Zustimmung des Integrationsamt verwirkt/ fehlende Anhörung des Betriebsrates?

Folgendes Szenario: wir gehen davon aus, ein nachgewiesen schwerbehinderter Arbeitnehmer wird mehrfach gekündigt

Ein Arbeitnehmer erhält am 10.06.15 eine außerordentliche Kündigung, er wurde nicht durch das Integrationsamt gehört. Am 12.06.15 erfährt er von dem vom AG am 09.06.15 gestellten Antrag auf Zustimmung zur außerordentlichen und hilfsweise zur ordentlichen Kündigung. Nach Abschluss des Verfahrens wird am 23.06.15 eine erneute außerordentliche Kündigung zugestellt.

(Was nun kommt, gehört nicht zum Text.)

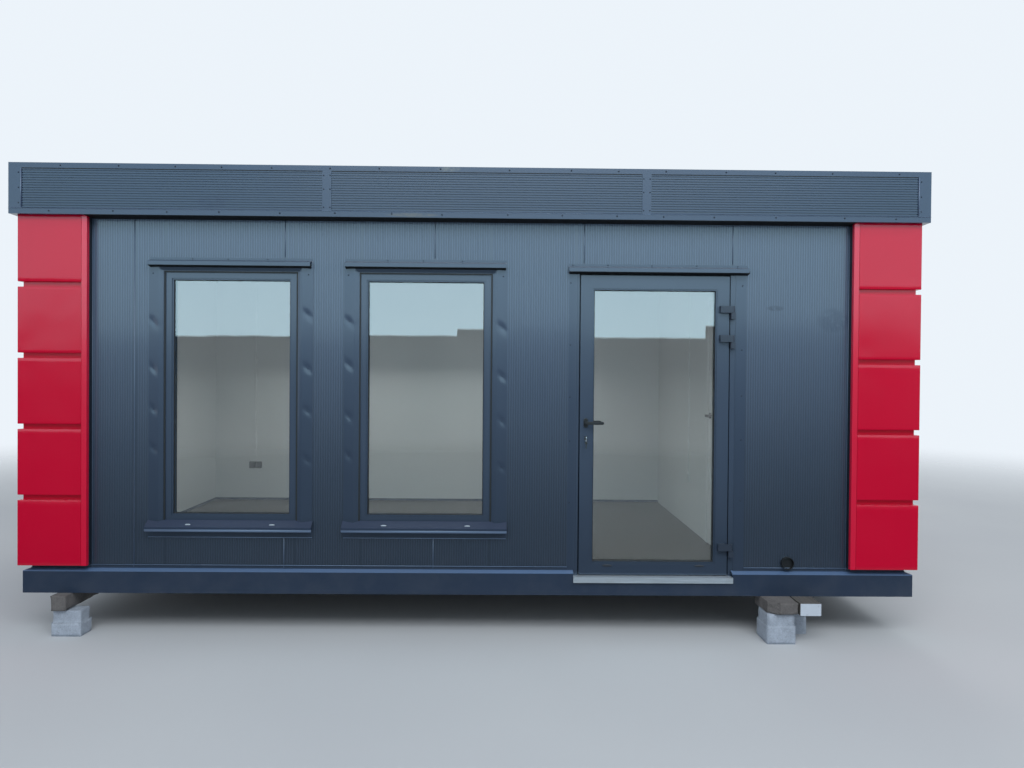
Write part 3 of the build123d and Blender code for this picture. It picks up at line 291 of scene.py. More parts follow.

Aus dem Bescheid geht lediglich hervor, dass eine Entscheidung getroffen wurde, jedoch nicht welche getroffen wurde. Der Bescheid ist zwischenzeitlich angegriffen worden.

Am 04.07.15 erhält der Arbeitnehmer eine erneute - diesmal ordentliche Kündigung. Als Frist wird die tarifvertragliche Frist angesetzt und nicht die nach dem Schwerbehindertenrecht von mindestens 4 Wochen.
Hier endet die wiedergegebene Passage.